Open Cycle Routes demo

Open Cycle Routes on GitHub

 

 

Exchange Calendar to iCal

Martin Chivers (iSolutions) spent a chunk of the morning in talks learning about the nuts and bolts of open data. In the afternoon he grabbed a laptop and cracked really big data.southampton.ac.uk walnut. He created a commandline tool which exports a exchange calendar as iCal. One of our big bug bears in open data has been getting data out of exchange and this tool hit the problem squarely on the head. In the past we have had to ask users with temporal data to set up an account on Google calendar since we can get data out of it but not from our own exchange server. Now users will be able to work in their normal workflow without having to use a tool outside of the University to do a fair ordinary task. As a demo he was kind enough to give us the iSolution change management calendar as open data.

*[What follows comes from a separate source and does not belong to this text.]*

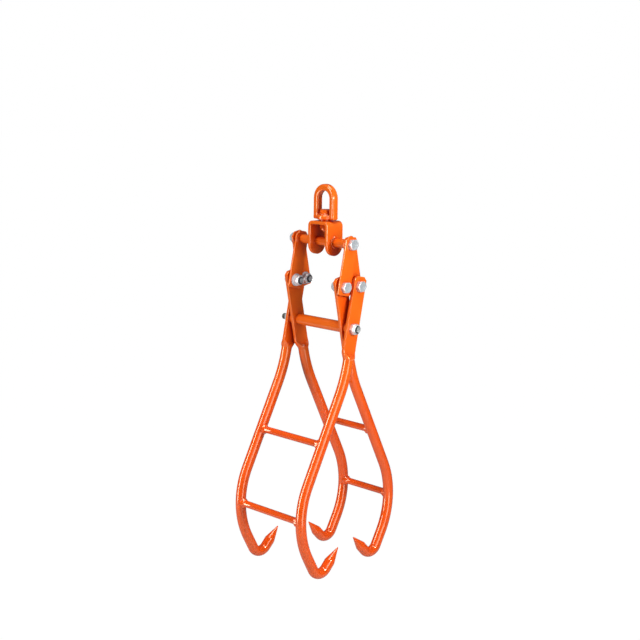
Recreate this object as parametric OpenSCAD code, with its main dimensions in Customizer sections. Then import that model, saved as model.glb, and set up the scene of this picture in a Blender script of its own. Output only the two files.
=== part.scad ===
// Four-claw log lifting tongs.
// Two crossed frames of forged bars hang on links from a swivelling eye. The links and the
// frames' upper ends form a rhombus, so the weight of a log pulls the claws together.
// X is the opening direction, Y runs along the log and Z is up. The origin is the inside top
// of the lifting eye, where a hoist hook bears. The tongs are drawn hanging closed. The eye and
// the yoke sit in the middle of the crosstube.

/* [Linkage] */
// Distance between the two pivots of a link, and of a frame's upper end
pivot_pitch = 80; // [78:1:110]
// Thickness of the links
link_t = 4; // [3:0.5:8]
// Width of a link
link_w = 31; // [27:1:31]
// Length of a link beyond its top pivot
link_head = 14.5; // [13:0.5:20]
// Length of a link beyond its lower pivot
link_tail = 15.5; // [15:0.5:20]
// Corner cut at a link's top end
link_cut = 8; // [3:0.5:10]
// Corner radius at a link's lower end
link_corner_r = 3; // [1:0.5:6]
// Gap between a pivot bolt's head and the edge of the bar beside it, at rest
rest_gap = 6.3; // [6.2:0.1:9]
// Gap between neighbouring pieces that turn on each other
play = 0.3; // [0.2:0.05:0.5]

/* [Bars] */
// Diameter of the round bars
bar_d = 20; // [16:1:24]
// Thickness of a bar's flattened end
flat_t = 6.5; // [4:0.5:8]
// Width of a bar's flattened end
flat_w = 31; // [27:1:31]
// Length of the flattened end above the link pivot
flat_head = 18.5; // [16:0.5:24]
// Length of the flattened end below the main pivot
flat_tail = 42.5; // [38:0.5:60]
// Corner cut at the top of the flattened end
flat_cut = 6; // [2:0.5:8]
// Length over which the flattened end runs into the round bar
neck_len = 19.5; // [12:0.5:26]
// Gap between the round bars of the two frames where they pass each other
bar_gap = 1.9; // [0.6:0.1:4]
// Centreline radius of the outward bend
upper_bend_r = 260; // [120:10:400]
// Angle of the outward bend
upper_bend_angle = 15; // [8:1:20]
// Length of the straight shank
shank_len = 175; // [120:1:240]
// Centreline radius of the belly that holds the log
belly_r = 150; // [110:1:220]
// Angle of the belly
belly_angle = 55; // [46:1:58]
// Length of the straight end below the belly
lower_len = 30; // [20:1:60]

/* [Claws] */
// Centreline radius of the claw's bend
claw_bend_r = 20; // [16:1:30]
// Angle of the claw's bend
claw_bend_angle = 108; // [90:1:115]
// Length of the claw's straight stub
claw_stub = 16; // [10:1:30]
// Length of the claw's conical point
point_len = 31; // [20:1:45]
// Diameter of the claw's blunt tip
tip_d = 1.6; // [1:0.2:4]

/* [Frames] */
// Clear width between the flattened ends of the inner frame
frame_gap = 125.6; // [110:1:180]
// Diameter of the welded rungs
rung_d = 13; // [8:0.5:16]
// Distance of the upper rung along the straight shank
upper_rung_at = 94.5; // [30:1:110]
// Angle of the lower rung along the belly
lower_rung_angle = 26; // [10:1:40]
// Outer diameter of the crosstube
tube_d = 17.2; // [16:0.2:20]
// Outer diameter of the spacer tube
spacer_d = 21; // [16:0.2:21.4]

/* [Fasteners] */
// Diameter of the pivot bolts and of the main pivot rod
bolt_d = 12; // [10:1:12]
// Width across flats of bolt heads and nuts
hex_af = 19; // [18.8:0.1:20]
// Height of a bolt head
head_h = 7.5; // [6:0.5:10]
// Height of a nut's hexagon
nut_h = 8.5; // [7:0.5:12]
// Diameter of a lock nut's collar
collar_d = 17; // [15:0.5:17]
// Height of a lock nut's collar
collar_h = 3; // [2:0.5:5]
// Length of thread beyond a nut
thread_out = 2.5; // [1:0.5:6]
// Length of the main pivot rod beyond its back nut
rod_out = 10; // [1:0.5:14]
// Depth of the corner chamfer on heads and nuts
hex_chamfer = 1.6; // [0.5:0.1:2]
// Outer diameter of a washer
washer_d = 24; // [22:1:26]
// Thickness of a washer
washer_t = 2.5; // [1.5:0.5:4]
// Radial clearance of a bolt in the piece that turns on it
pivot_clear = 0.05; // [0.02:0.01:0.1]
// Radial clearance of the main pivot rod in the inner frame
main_clear = 0.4; // [0.3:0.05:0.8]

/* [Yoke] */
// Width of the yoke's strip
yoke_w = 40; // [30:1:50]
// Thickness of the yoke's strip
yoke_t = 6; // [4:0.5:8]
// Outer span across the yoke's legs
yoke_span = 52; // [44:1:60]
// Height of the yoke's top above the crosstube's axis
yoke_rise = 39; // [34:1:50]
// Depth of the yoke's legs below the crosstube's axis
yoke_drop = 25.5; // [20:0.5:27]
// Outer radius of the yoke's two bends
yoke_bend_r = 10; // [7:0.5:14]
// Leg length of the weld between crosstube and yoke
weld_leg = 3; // [1:0.5:5]

/* [Lifting eye] */
// Outer width of the eye
eye_w = 54.4; // [48:0.5:80]
// Width of the eye's section, seen from the front
eye_bar = 12.4; // [8:0.5:16]
// Thickness of the eye
eye_t = 14; // [10:0.5:20]
// Radius of the eye's long edges
eye_edge_r = 3.5; // [1:0.5:4.5]
// Height of the opening inside the eye
eye_opening_h = 45; // [38:0.5:70]
// Thickness of the eye's base
eye_base_t = 9; // [7:0.5:14]
// Diameter of the eye's round base pad
eye_pad_d = 32; // [28:1:40]
// Radius of the eye's two lower corners
eye_corner_r = 5; // [2:0.5:8]
// Thickness of the thrust washer between eye and yoke
thrust_t = 2; // [1:0.5:3]

/* [Hidden] */

$fn = 96;
hull_fn = 32;

orange = [0.90, 0.30, 0.05];
zinc = [0.78, 0.79, 0.80];
dark = [0.20, 0.21, 0.20];

// One overrun for every cut, and a thin slice for the ends of a blend
cut = 1;
slice = 0.2;
// A bar's straights are a hair thinner than its bends and run into them by a short lap
hair = 0.15;
lap = 0.5;

// The rhombus: at rest the bolt heads stand rest_gap away from the bars' edges
rest_angle = asin((flat_w / 2 + hex_af / 2 + rest_gap) / pivot_pitch) / 2;

// Heights on the centre line
eye_inner_r = eye_w / 2 - eye_bar;
eye_base_top = -eye_opening_h;
eye_bottom = eye_base_top - eye_base_t;
yoke_top = eye_bottom - thrust_t - play;
top_z = yoke_top - yoke_rise;
link_z = top_z - pivot_pitch * cos(rest_angle);
main_z = link_z - pivot_pitch * cos(rest_angle);
link_x = pivot_pitch * sin(rest_angle);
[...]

Exchange Calendar to iCal on github

 

 

Southampton Blackout the real story

Tyler Ward (ECS) was more of a victim of circumstance than a hacking volunteer at our Hack Day. He was collocated with us to work on ECS’s media sensation Erica the Rhino but since he is keen got caught up in the open data hackery. The University of Southampton ran a media campaign called the Southampton Blackout to promote efficient power use at the University. The write up from our Comms team had some interesting mathematical inaccuracies which made the integrity of the finds questionable. Tylers aim was to use open energy usage data to tell the real story of the Southampton blackout. What he found is that some buildings during the blackout were using more energy not less to a level which almost eclipses the savings made in other buildings. He found some interesting trends in the data particularly in the figure below for ECS Mountbatten Silcon Fab lab. His close analysis of data was able to deduce where future campaigns should be targeting next an where savings can be made most easily.

 

All in all the day was a great success and lots of fun for the hackers involved. To quote Adam Field:

I had fun.  It’s not often that I can take a problem and spend a day solving it.